The subsequent arrival of regional parties which promoted caste over everything else changed the colour of political slogans. ‘DS4’, which in an elongated form read as Dalit Shoshit Samaj Sangharsh Samiti, was a precursor to what we now know as the Bahujan Samaj Party led by Uttar Pradesh Chief Minister Mayawati. That outfit and the BSP in the very early days came to be associated with a brazenly casteist slogan as a slap on the face of the so-called upper castes: “Tilak, tarazu aur talwar, inko maro joote char”.

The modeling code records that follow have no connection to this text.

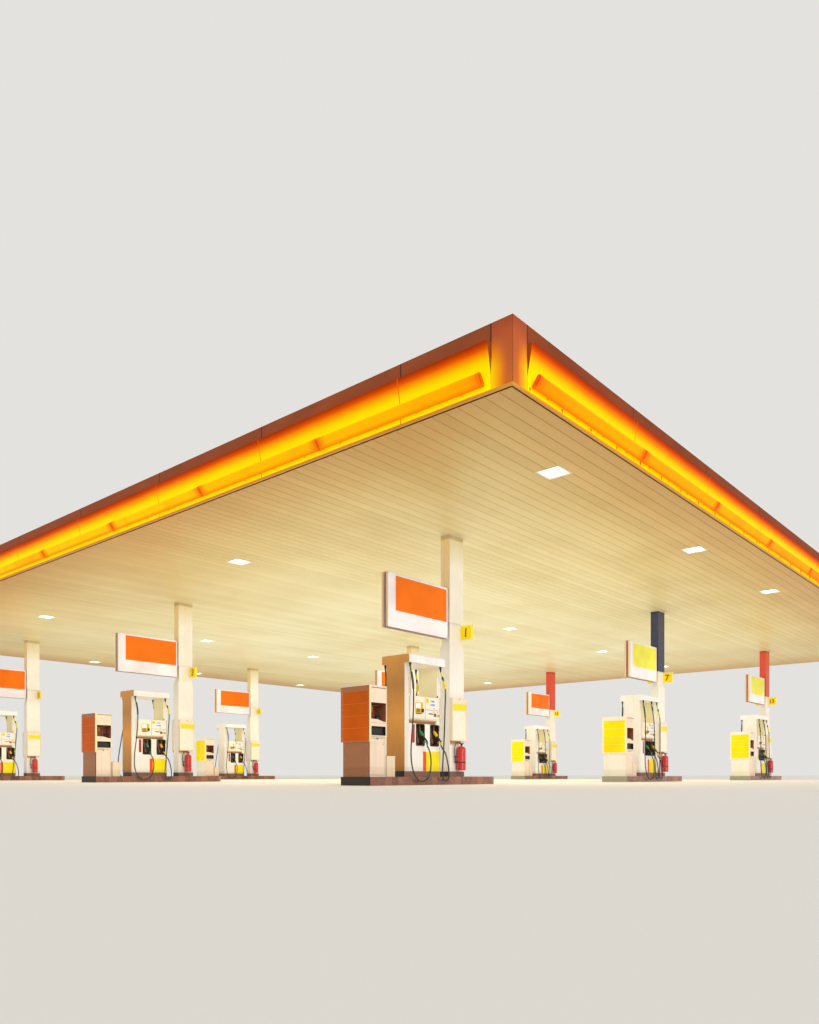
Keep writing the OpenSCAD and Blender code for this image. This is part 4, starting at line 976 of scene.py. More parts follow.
NODE_FINISH = {
    "main_beams": "beam", "purlins": "zinc", "roof_sheets": "roof", "gutters": "zinc", "fascia_frame": "zinc",
    "soffit_carriers": "zinc", "soffit_boards": "gap", "soffit_trim": "trim", "lamp_housings": "zinc",
    "lamp_lenses": "lamp", "fascia_bands": "band", "cove_panels": "cove", "light_bars": "bar",
    "corner_posts": "band", "columns": "column", "column_casings": "column", "column_covers_white": "column",
    "column_cover_indigo": "indigo", "column_covers_red": "red", "column_skirtings": "skirting",
    "poster_cases": "case", "extinguishers": "extinguisher", "extinguisher_valves": "black",
    "island_kerbs": "grout", "island_decks": "deck", "sign_cases": "sign_case", "sign_panels_orange": "sign_orange",
    "sign_panels_yellow": "sign_yellow", "sign_arms": "zinc", "number_flags": "flag",
    "service_cabinets": "service", "service_panels_orange": "end_orange", "service_panels_yellow": "end_yellow",
    "utility_boxes": "utility", "dispenser_plinths": "skirting", "dispenser_cabinets": "dispenser",
    "dispenser_posts": "dispenser", "dispenser_heads": "dispenser", "display_modules": "module",
    "nozzle_boots": "boot", "nozzles_green": "nozzle_green", "nozzles_yellow": "nozzle_yellow",
    "nozzles_black": "nozzle_black", "hose_swivels": "black", "hoses_green": "rubber", "hoses_yellow": "rubber",
    "hoses_black": "rubber",
}


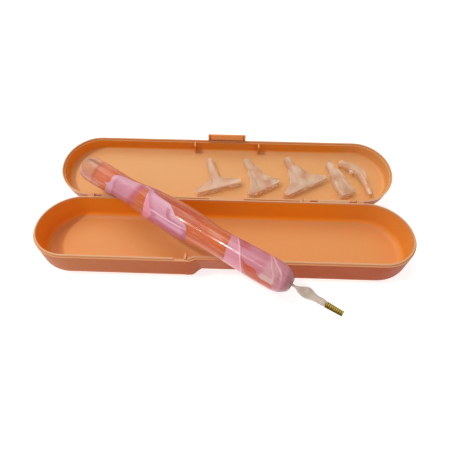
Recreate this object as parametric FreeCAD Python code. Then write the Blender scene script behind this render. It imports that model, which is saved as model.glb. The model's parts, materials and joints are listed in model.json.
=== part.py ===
"""Hinged storage case holding an applicator pen and five spare placing heads.

Frame, millimetres: origin on the underside of the case base at its centre,
X along the case, Y from the front of the base towards the hinge, Z up.
The lid and everything in it is drawn in a flat lid frame first: X along the
case, Y away from the hinge, Z out of the tray, zero on the lid's rim plane.
"""
import math
import os

import FreeCAD
import Part

# Case base
CASE_LENGTH = 190.0
CASE_RADIUS = 20.0
WALL = 1.4
FLOOR = 1.4
LEDGE_Z = 15.2
BASE_OUTER_FILLET = 4.5
BASE_INNER_FILLET = 3.4
TONGUE_HEIGHT = 0.95
TONGUE_INSET = 0.7
RIM_GAP = 0.1

# Latch recess in the front wall of the base: a lip, and a scoop leaning in under it
RECESS_OUTER = 15.2
RECESS_INNER = 12.0
RECESS_DEPTH = 1.3
SCOOP_TOP_DEPTH = 1.9
SCOOP_FOOT_DEPTH = 5.8
SCOOP_FOOT_OUTER = 16.3
SCOOP_FOOT_INNER = 10.3
LIP_HEIGHT = 1.1
STEP_SLOPE = 0.3
TONGUE_GAP_HALF = 22.6

# Stiffening ribs beside the latch
BASE_RIB_X = 17.1
BASE_RIB_REACH = 2.6
RIB_THICKNESS = 1.0
LID_RIB_X = 19.2
LID_RIB_REACH = 2.8
LID_RIB_THICKNESS = 0.8

# Lid
LID_WALL = 1.2
LID_FLOOR = 1.2
LID_DEPTH = 9.4
LID_OUTER_FILLET = 3.0
LID_INNER_FILLET = 1.8
LIP_THICKNESS = 0.58
LIP_REBATE = 1.2

# Hinge: axis behind and just below the rim of the base
HINGE_OUT = 1.45
HINGE_DROP = 1.13
OPEN_ANGLE = 165.5
PIN_RADIUS = 0.65
PIN_RUNNING_CLEARANCE = 0.07
KNUCKLE_RADIUS = 1.35
HINGE_CENTRES = (-58.8, 58.8)
LID_KNUCKLE_HALF = 8.5
BASE_KNUCKLE_INNER = 12.6
BASE_KNUCKLE_WIDTH = 3.4
FLANGE_HALF = 42.0
FLANGE_THICKNESS = 1.2
FLANGE_SLOTS = ((-40.7, -8.4), (10.4, 40.7))

# Snap latch on the far edge of the lid
LATCH_HALF = 11.1
LATCH_STANDOFF = 1.35
LATCH_THICKNESS = 0.9
LATCH_ABOVE_RIM = 3.9
LATCH_BELOW_RIM = 2.6
LATCH_HOOK_REACH = 2.35
LATCH_GAP = 0.15
LATCH_HOOK_HALF = 9.6
LATCH_CREST = 1.0
LATCH_NOSE_TOP = 1.8
LATCH_NOSE_FOOT = 1.3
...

But, while this offensive slogan fetched political gains for the BSP, Ms Mayawati soon realised it was inadequate to help maintain her hold over Uttar Pradesh’s politics, and that alienating powerful sections of society would eventually boomerang on her ambition. Deftly, she did a U-turn, and the BSP reinvented itself with a new, if completely contrasting, slogan spun around its election symbol, the elephant. This was: “ Hathi nahin Ganesh hai, Brahma Vishnu Mahesh hai ”. It was clearly meant to appease all sections of Hindus instead of only the Dalits. Interestingly, this slogan too worked wonders for Ms Mayawati, as the 2007 Assembly election showed. She managed to win over Brahmin voters, besides retaining her Dalit vote-bank.
However, long before Ms Mayawati burst on the scene, ‘casteist’ slogans existed, though they were more refined and open to multiple interpretations. For instance, Hemvati Nandan Bahuguna, a leader of immense political standing in Uttar Pradesh, more so in Allahabad, drew mileage from a specially crafted slogan, “Prayag ka chandan, Hemvati Nandan.” While the ‘chandan’ represented his Brahmin identity and pushed his political case among Brahmin voters, it also symbolised the fact that he was the pride of Allahabad.
The shrewd PV Narasimha Rao, who became the first Congress leader outside the Nehru-Gandhi family to complete five years in office as Prime Minister, attempted to reverse the trend of exploiting caste in sloganeering.
He gave the line, “Jaat par na pat par, mohar lagegi haath par”. But that went unheeded because the voters remained unconvinced by the sudden turnaround of the Congress which has always cultivated caste and communal vote-banks.